Je m'interroge également aujourd'hui sur l'unité et la cohérence de la politique actionnariale de l'État. Les multiples acteurs intervenant dans ce domaine ne poursuivent-ils pas des buts, voire des intérêts, contradictoires ? L'objectif de valorisation patrimoniale de l'Agence des participations de l'État (APE) est-il conciliable avec celui de développement industriel et économique du Fonds stratégique d'investissement (FSI) ? Le débat sur la valorisation de La Poste a jeté la lumière sur ces divergences. L'orientation nouvelle de l'agence en faveur d'une stratégie industrielle plus marquée ne doit pas rester symbolique.

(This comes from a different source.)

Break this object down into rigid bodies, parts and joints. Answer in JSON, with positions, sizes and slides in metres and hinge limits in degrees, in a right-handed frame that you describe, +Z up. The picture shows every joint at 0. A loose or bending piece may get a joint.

Quelques mots enfin sur le FSI, qui témoigne d'une véritable stratégie d'investissement industriel. Créé en décembre 2008, sous la forme d'une société anonyme détenue à 51 % par la Caisse des dépôts et à 49 % par l'État, il vise à apporter des fonds propres aux entreprises, afin d'accélérer leur développement, d'accompagner leur transformation dans des périodes de mutation ou de stabiliser leur actionnariat. Après deux ans d'existence, il a reçu 2,4 milliards d'euros. Au 31 juillet 2010, il avait réalisé 35 investissements directs pour un montant total de 1,4 milliard d'euros, principalement sous la forme d'augmentations de capital d'entreprises non cotées pouvant aller de quelques millions à plus de 200 millions d'euros pour le groupe Vallourec par exemple. 30 % de ces investissements sont intervenus dans le secteur de l'industrie. En outre, le FSI a diversifié ses modes d'intervention. Il est intervenu grâce à des fonds sectoriels dédiés à certains domaines d'activités ou catégoriel d'entreprises : le Fonds de modernisation des équipementiers automobiles qui a reçu 200 millions d'euros du FSI, le Fonds Innobio dédié aux biotechnologies et le Fonds Bois, que je connais bien. Il a également mis en place un nouveau dispositif de financement en fonds propres destiné aux PME, doté d'un milliard d'euros, distribué sur le terrain par les antennes régionales de la Caisse des dépôts. Si le FSI participe de la définition d'une politique française industrielle solide, il a reçu seulement 2,4 milliards d'euros sur les 20 milliards prévus. De plus, il faudrait faire davantage en matière de responsabilité sociale des entreprises qu'une simple charte de bonnes pratiques. Enfin, le FSI est souvent trop peu visible dans les régions. En conclusion, pour toutes les raisons que j'ai évoquées et en dépit de certaines améliorations, à titre personnel, je m'abstiendrai sur le vote de ces crédits.